§ Aim: Copy all lines that contain the word "joints".

__________

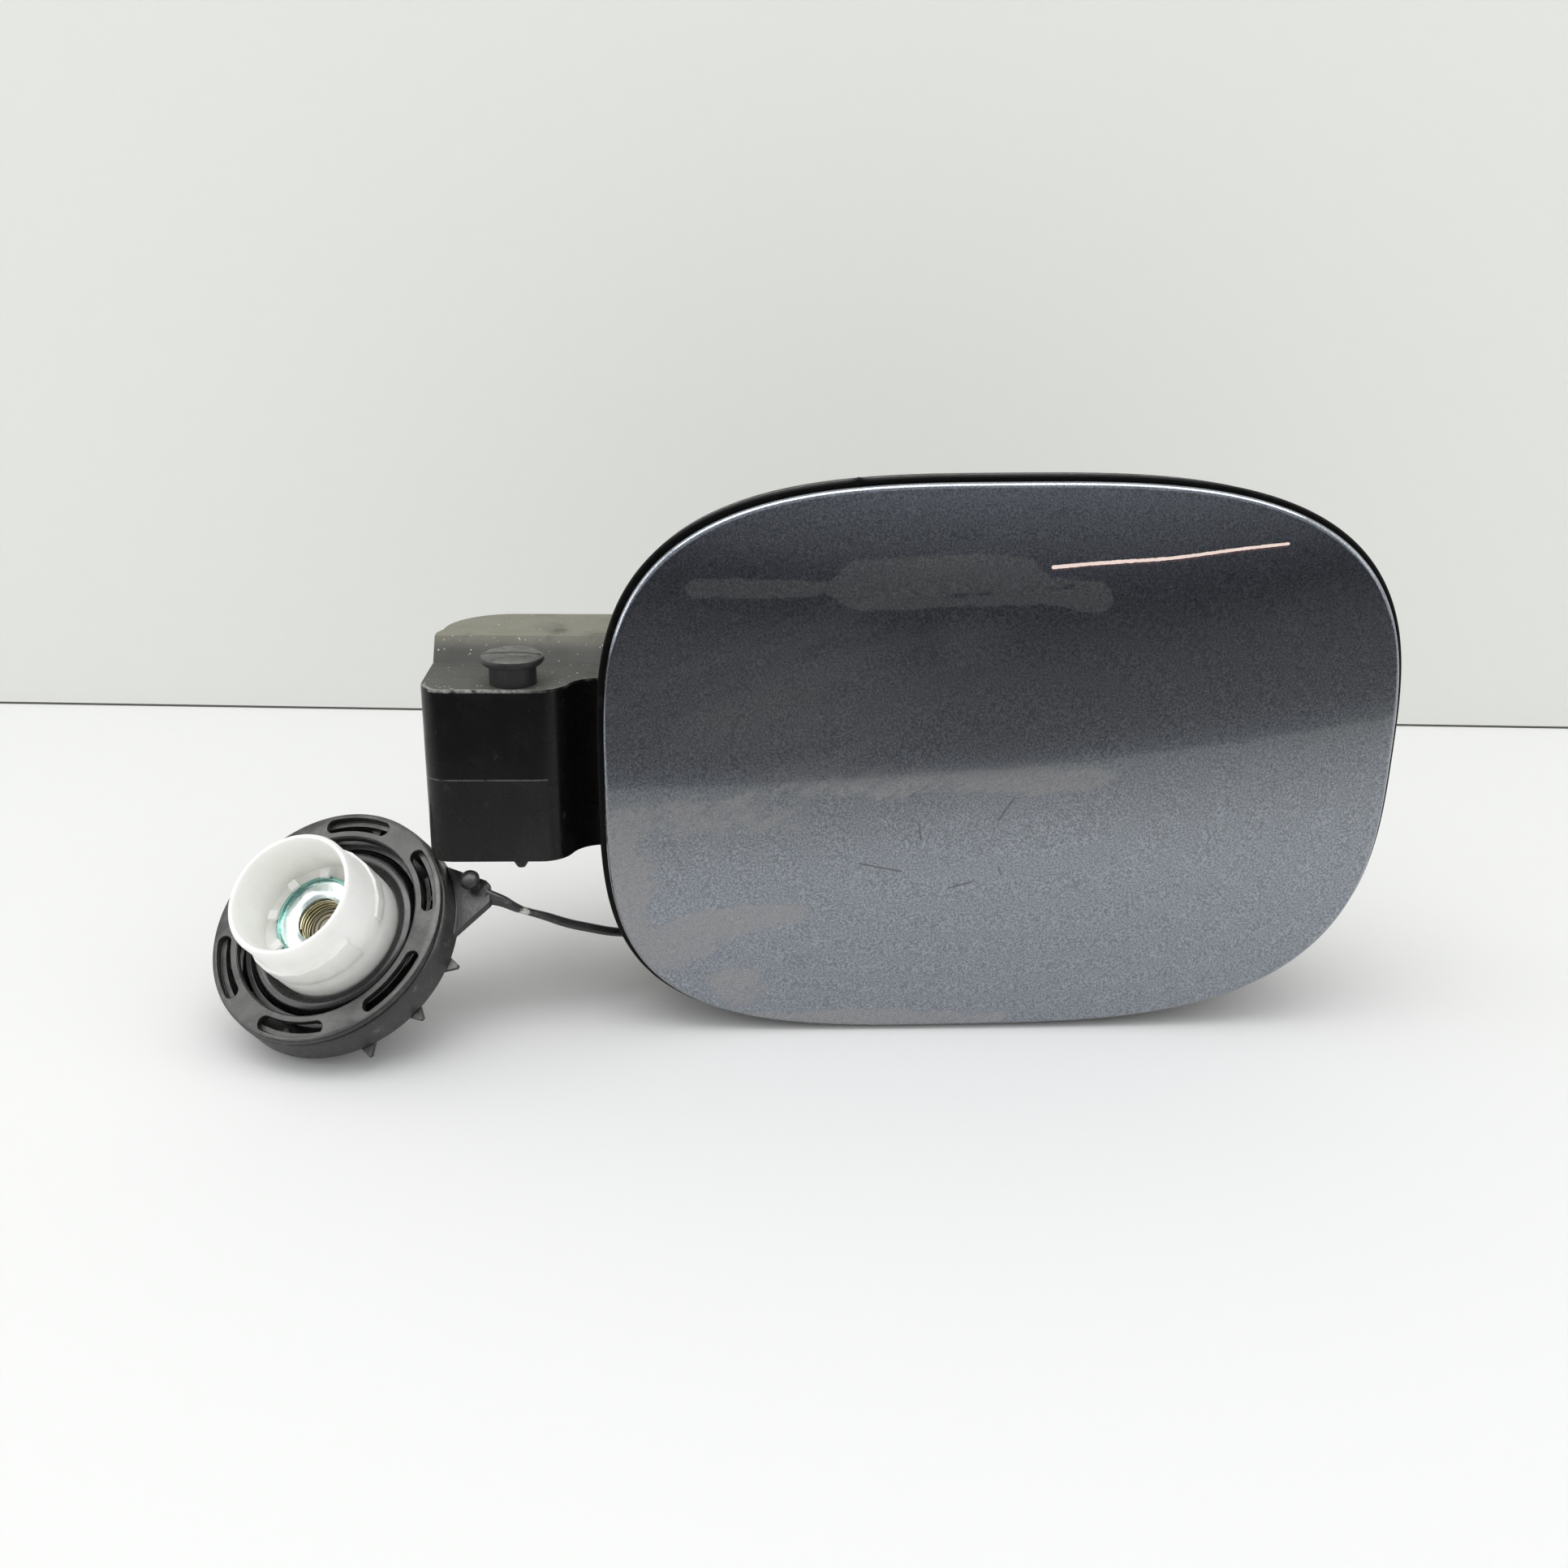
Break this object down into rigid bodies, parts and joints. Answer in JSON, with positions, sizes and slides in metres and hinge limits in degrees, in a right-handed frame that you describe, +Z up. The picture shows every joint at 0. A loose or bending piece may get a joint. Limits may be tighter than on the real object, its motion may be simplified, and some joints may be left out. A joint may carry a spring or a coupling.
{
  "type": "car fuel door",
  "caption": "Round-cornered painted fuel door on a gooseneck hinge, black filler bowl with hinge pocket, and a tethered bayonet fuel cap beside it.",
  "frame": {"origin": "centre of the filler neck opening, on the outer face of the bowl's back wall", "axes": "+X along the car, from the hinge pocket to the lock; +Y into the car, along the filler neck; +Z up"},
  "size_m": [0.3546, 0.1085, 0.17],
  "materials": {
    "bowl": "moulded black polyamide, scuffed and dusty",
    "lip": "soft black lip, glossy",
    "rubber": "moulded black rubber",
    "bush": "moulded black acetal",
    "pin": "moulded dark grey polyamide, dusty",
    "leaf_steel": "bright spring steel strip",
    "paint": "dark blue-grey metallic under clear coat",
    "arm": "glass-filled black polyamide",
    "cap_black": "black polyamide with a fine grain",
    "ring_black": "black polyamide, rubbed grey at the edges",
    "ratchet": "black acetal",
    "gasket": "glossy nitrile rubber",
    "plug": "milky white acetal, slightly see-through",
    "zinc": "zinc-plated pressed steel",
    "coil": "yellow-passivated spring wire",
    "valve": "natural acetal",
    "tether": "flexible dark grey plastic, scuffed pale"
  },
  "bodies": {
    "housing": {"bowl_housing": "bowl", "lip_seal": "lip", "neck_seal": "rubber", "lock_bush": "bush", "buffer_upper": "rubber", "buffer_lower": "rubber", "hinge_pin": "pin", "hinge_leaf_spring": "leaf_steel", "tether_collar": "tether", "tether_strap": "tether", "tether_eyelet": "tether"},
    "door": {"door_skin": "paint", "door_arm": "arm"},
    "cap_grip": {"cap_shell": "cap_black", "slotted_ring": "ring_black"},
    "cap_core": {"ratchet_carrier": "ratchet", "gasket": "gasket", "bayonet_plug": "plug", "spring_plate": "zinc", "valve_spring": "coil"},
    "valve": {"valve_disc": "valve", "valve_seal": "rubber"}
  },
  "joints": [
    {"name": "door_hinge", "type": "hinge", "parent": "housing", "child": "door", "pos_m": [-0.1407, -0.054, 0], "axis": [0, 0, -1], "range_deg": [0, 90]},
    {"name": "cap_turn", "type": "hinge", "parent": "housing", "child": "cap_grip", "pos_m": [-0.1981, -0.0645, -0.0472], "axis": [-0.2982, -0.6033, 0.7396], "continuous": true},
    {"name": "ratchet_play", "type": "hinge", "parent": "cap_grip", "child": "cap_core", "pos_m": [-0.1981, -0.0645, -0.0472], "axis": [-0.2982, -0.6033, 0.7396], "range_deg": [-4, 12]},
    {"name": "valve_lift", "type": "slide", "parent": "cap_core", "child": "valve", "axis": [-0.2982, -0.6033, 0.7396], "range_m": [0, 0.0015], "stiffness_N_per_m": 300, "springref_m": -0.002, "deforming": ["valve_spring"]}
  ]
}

__________

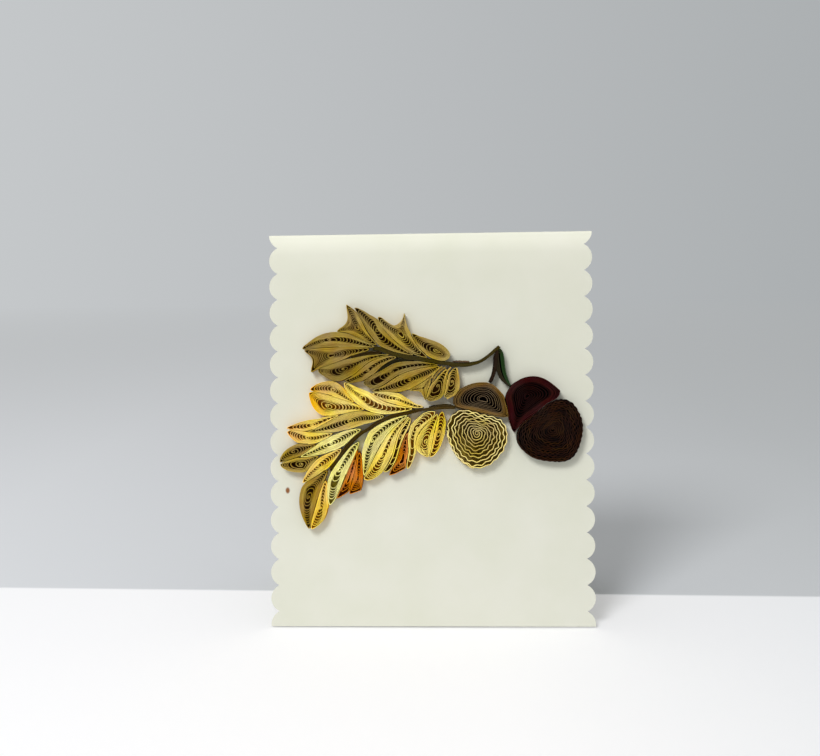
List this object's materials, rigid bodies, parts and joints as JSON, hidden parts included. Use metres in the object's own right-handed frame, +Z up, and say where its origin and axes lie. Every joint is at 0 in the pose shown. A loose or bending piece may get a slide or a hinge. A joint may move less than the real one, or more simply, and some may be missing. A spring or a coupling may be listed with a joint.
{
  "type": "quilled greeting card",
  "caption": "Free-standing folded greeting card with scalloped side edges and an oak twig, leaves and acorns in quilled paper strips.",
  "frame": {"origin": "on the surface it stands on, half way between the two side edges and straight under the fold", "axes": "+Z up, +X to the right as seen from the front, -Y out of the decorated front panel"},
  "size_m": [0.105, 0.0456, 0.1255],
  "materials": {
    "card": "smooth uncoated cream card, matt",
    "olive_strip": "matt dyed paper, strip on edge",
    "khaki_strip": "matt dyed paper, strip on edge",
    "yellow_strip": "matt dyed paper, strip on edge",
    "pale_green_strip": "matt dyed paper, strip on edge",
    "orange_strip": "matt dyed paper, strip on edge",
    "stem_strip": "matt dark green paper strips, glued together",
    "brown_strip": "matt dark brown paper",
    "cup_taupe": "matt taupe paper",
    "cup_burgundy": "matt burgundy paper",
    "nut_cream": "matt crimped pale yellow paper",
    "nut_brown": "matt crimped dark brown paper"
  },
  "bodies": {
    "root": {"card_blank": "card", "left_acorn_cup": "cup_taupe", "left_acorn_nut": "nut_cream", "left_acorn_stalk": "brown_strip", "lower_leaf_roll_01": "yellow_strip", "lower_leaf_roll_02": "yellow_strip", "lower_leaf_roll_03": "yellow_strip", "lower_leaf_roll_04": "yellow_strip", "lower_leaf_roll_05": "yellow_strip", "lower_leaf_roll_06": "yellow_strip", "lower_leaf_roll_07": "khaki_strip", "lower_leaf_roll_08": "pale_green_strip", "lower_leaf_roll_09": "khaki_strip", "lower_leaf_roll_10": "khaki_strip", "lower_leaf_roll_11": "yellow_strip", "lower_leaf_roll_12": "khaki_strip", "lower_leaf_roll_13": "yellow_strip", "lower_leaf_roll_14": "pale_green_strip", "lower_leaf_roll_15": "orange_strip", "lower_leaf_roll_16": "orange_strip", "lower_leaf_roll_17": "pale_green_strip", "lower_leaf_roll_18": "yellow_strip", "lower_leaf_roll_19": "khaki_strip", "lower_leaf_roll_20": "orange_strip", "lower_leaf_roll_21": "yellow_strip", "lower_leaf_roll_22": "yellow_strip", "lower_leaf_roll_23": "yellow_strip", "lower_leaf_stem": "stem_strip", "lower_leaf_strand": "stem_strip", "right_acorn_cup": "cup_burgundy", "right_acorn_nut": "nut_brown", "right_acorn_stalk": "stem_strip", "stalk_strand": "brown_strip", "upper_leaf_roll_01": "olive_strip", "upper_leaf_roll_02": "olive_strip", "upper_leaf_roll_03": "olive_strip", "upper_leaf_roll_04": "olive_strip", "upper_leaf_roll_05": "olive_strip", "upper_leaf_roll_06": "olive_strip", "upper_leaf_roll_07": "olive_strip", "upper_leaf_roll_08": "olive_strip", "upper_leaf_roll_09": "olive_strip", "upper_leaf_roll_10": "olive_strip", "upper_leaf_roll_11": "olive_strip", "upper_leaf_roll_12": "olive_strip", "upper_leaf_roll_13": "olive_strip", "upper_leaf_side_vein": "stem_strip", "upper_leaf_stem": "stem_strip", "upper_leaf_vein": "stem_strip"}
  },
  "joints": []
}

__________

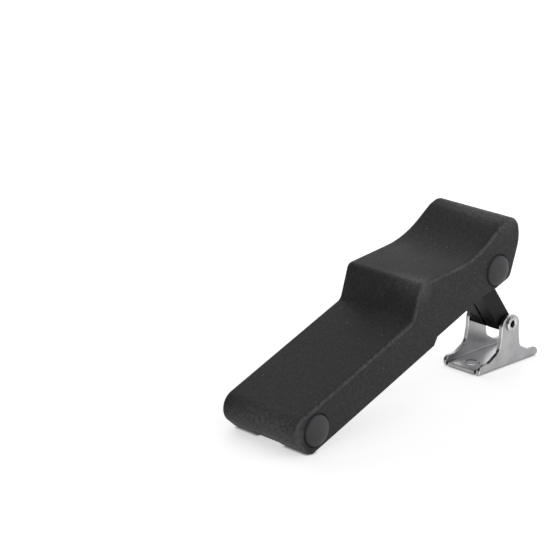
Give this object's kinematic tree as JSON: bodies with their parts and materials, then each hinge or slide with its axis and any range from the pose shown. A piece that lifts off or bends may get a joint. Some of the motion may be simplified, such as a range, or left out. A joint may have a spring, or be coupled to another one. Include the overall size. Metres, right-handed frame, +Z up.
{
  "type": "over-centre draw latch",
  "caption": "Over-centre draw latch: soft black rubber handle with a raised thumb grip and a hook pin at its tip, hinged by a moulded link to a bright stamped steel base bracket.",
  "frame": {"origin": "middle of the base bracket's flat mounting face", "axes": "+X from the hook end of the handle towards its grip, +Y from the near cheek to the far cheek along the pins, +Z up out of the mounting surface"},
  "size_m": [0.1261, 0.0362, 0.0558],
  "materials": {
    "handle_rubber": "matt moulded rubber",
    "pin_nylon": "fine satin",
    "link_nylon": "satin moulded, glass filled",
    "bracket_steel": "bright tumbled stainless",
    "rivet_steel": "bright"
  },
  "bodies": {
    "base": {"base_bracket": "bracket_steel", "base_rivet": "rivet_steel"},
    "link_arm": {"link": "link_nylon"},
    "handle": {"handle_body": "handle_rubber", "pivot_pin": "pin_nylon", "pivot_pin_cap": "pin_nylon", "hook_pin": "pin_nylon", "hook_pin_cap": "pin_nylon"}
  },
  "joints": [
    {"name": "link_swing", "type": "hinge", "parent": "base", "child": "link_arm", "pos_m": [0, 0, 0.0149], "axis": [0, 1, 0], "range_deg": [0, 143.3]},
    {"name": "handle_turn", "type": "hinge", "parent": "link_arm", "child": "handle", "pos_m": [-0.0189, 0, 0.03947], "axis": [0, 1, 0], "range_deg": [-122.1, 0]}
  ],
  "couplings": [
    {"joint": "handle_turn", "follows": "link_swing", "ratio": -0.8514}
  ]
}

__________

§ Answer to the task:
Break this object down into rigid bodies, parts and joints. Answer in JSON, with positions, sizes and slides in metres and hinge limits in degrees, in a right-handed frame that you describe, +Z up. The picture shows every joint at 0. A loose or bending piece may get a joint. Limits may be tighter than on the real object, its motion may be simplified, and some joints may be left out. A joint may carry a spring or a coupling.
  "joints": [
List this object's materials, rigid bodies, parts and joints as JSON, hidden parts included. Use metres in the object's own right-handed frame, +Z up, and say where its origin and axes lie. Every joint is at 0 in the pose shown. A loose or bending piece may get a slide or a hinge. A joint may move less than the real one, or more simply, and some may be missing. A spring or a coupling may be listed with a joint.
  "joints": []
  "joints": [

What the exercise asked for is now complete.